I find the retrospective arguments that the Sentinel was a waste of effort like in the terrible book “Fallen Sentinel - Australian Tanks in World War II” by Peter Beale particularly disingenuous (or just plain stupid). It was a tank program launched at a time when the Empire desperately needed tanks and there was no guarantee or suggestion that the Americans would continue to supply war material after the exhaustion of British credit (Lend Lease). While Japanese entry into the war naturally ended any chance of Australian ordnance going overseas Sentinel then provided the assurance of a continental defence that would defeat Japanese invasion. While this never happened it was a pretty bloody important assurance to the Australian government.

The problem for Sentinel was that it was launched at a time when the only physical enemy were the Germans in North Africa.   Because of the rapid evolution of the AFVs in that conflict, it was always, like the other Allied tanks always going to be playing catch-up.  While it had the potential to do so, the small numbers which were going to be produced were always going to be uneconomic.  Their costs would be disproportionately high and the costs of maintaining them so far from home would also be hight because of the lack of commonality with the other Allied AFVs which would have predominated in that theatre.  The UK was never going to adopt it, both because of it's source and because it was cheaper and easier to source already built AFVs, like most other military materiale from either home or the USA.   This was obvious even at the time, if the Australian Army had been willing to open its eyes.

Because it was designed to counter the Germans' AFVs it was more difficult to manufacture than one which was designed to counter the real enemy which did eventuate - the Japanese.  As their AFVs were light and had little armour, a much lighter vehicle could have been used but because the Army had decided on one designed for North Africa, the result was a vehicle that was expensive, both in material and manpower to produce.  In the end, the choice was either tanks or light ships and aircraft.  Tanks are excellent for defence of the mainland, less useful in the Islands.  As by the time the Sentinel reached production, US AFVs were available in quantity and cheaply, it was obvious what would happen.

Romantics might like to think we should have produced them but much more hard-headed men decided otherwise.  With the winding down of the commitment to North Africa and the withdrawal of Australian troops to home defence and then the offensive against the Japanese, the need for Sentinel had all but disappeared.  If we had produced them in the numbers desired, the offensive against the Japanese would have been stalled (at least from an Australian perspective) as we would not have had the light ships, nor the aircraft to carry that offensive to the enemy.   It might be felt that these arguments are made in hindsight but they were considered at the time, which is of course why the Sentinel failed to be produced in the quantities that some feel they should have.

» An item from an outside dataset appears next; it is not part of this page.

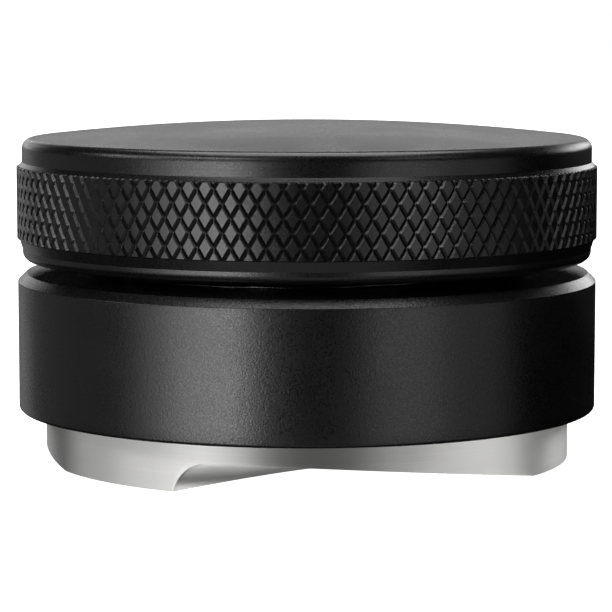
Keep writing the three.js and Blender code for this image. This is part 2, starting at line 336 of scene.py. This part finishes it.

The same romantics still believe perhaps that it was likely that the Japanese were to invade or even directly attack in force the mainland.   While it wasn't known with absolute surety at the time, the succession of invasion scares and defensive strategy arguments which occur had more to do with domestic politics than they did with the reality of both what the Japanese were capable of and what they actually did.   The remote threat that the Japanese represented could be countered more cheaply and easily with imported AFVs.  As the Lee/Grant and Matilda were obsolescent against the European enemy, they were ideal against the Japanese one.